What if instead of awarding another round of funding to these racists and problematic white institutions, resources went straight into the hands of Black leaders, creatives, and organizations?
What would happen if resources were moved towards Black folks to explore and imagine? Why not pursue a strategy to swiftly and abundantly move resources to support their dreaming and ideating?
Well-rested and well-resourced people are able to access the edges of their creativity. What would happen if Black folks were able to experience a bit of reprieve from the suffocating effects of capitalism and focus energy on building and innovating? What would happen if incubation spaces, fellowships, and sabbaticals were funded instead of asking folks to parade their trauma in a report for a $10,000 grant that has to be renewed annually and mandates 3-pages of reporting?
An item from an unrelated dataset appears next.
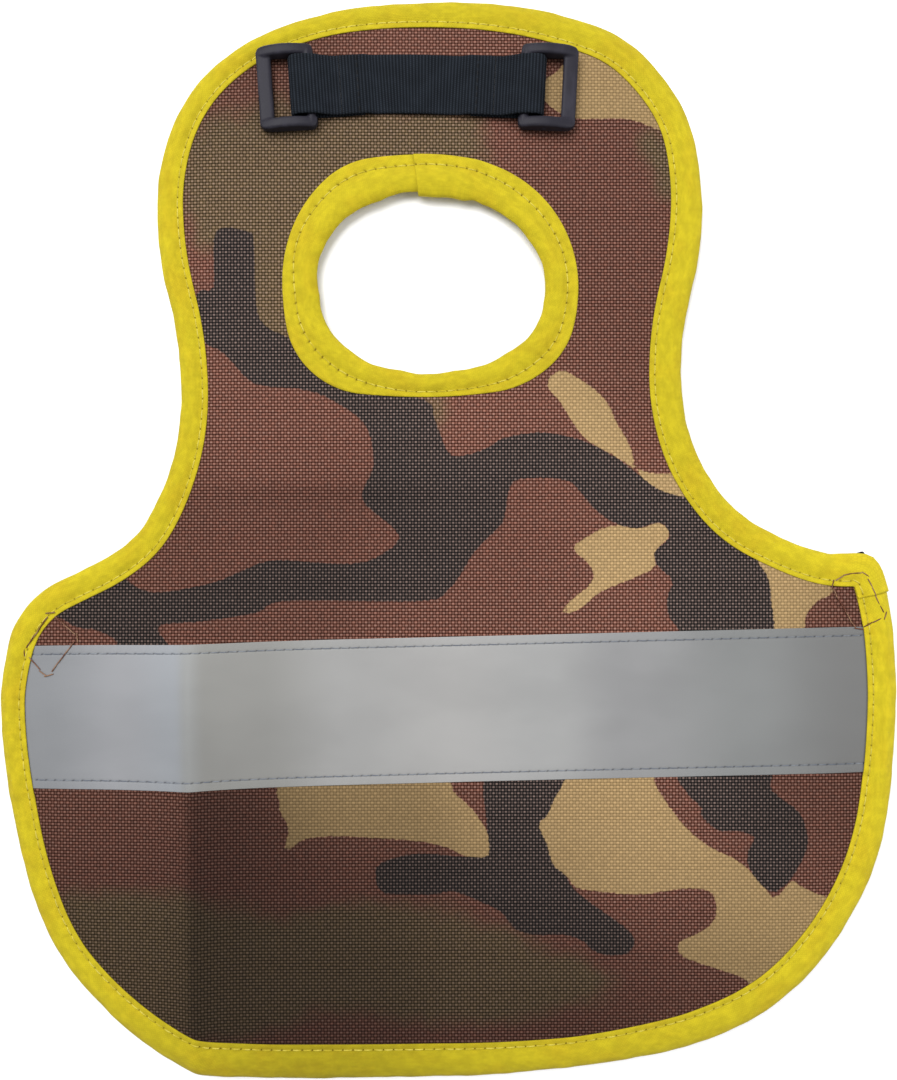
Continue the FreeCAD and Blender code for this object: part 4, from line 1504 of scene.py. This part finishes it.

Having the ability to act upon and live out your dreams is a privilege. A privilege that is often afforded to those who aren’t systematically targeted by white supremacy, state violence, the criminalization of poverty — the list goes on. Systemic racism, oppression, and capitalism are dream suppressants.
Fund beyond survival.
Fund rest.
Fund dream space.
Fund (actual!) risk taking.
Fund play.
Funding needs to be directed towards allowing space for Black folks to try, fail, dream, and innovate as individuals and leaders. Before you create a new bureaucratic requirement for funding or renew those million-dollar grants to the archaic institutions that have not changed, nor been able to retain any Black employees, think about who the real changemakers are and what they need to take it to the next level.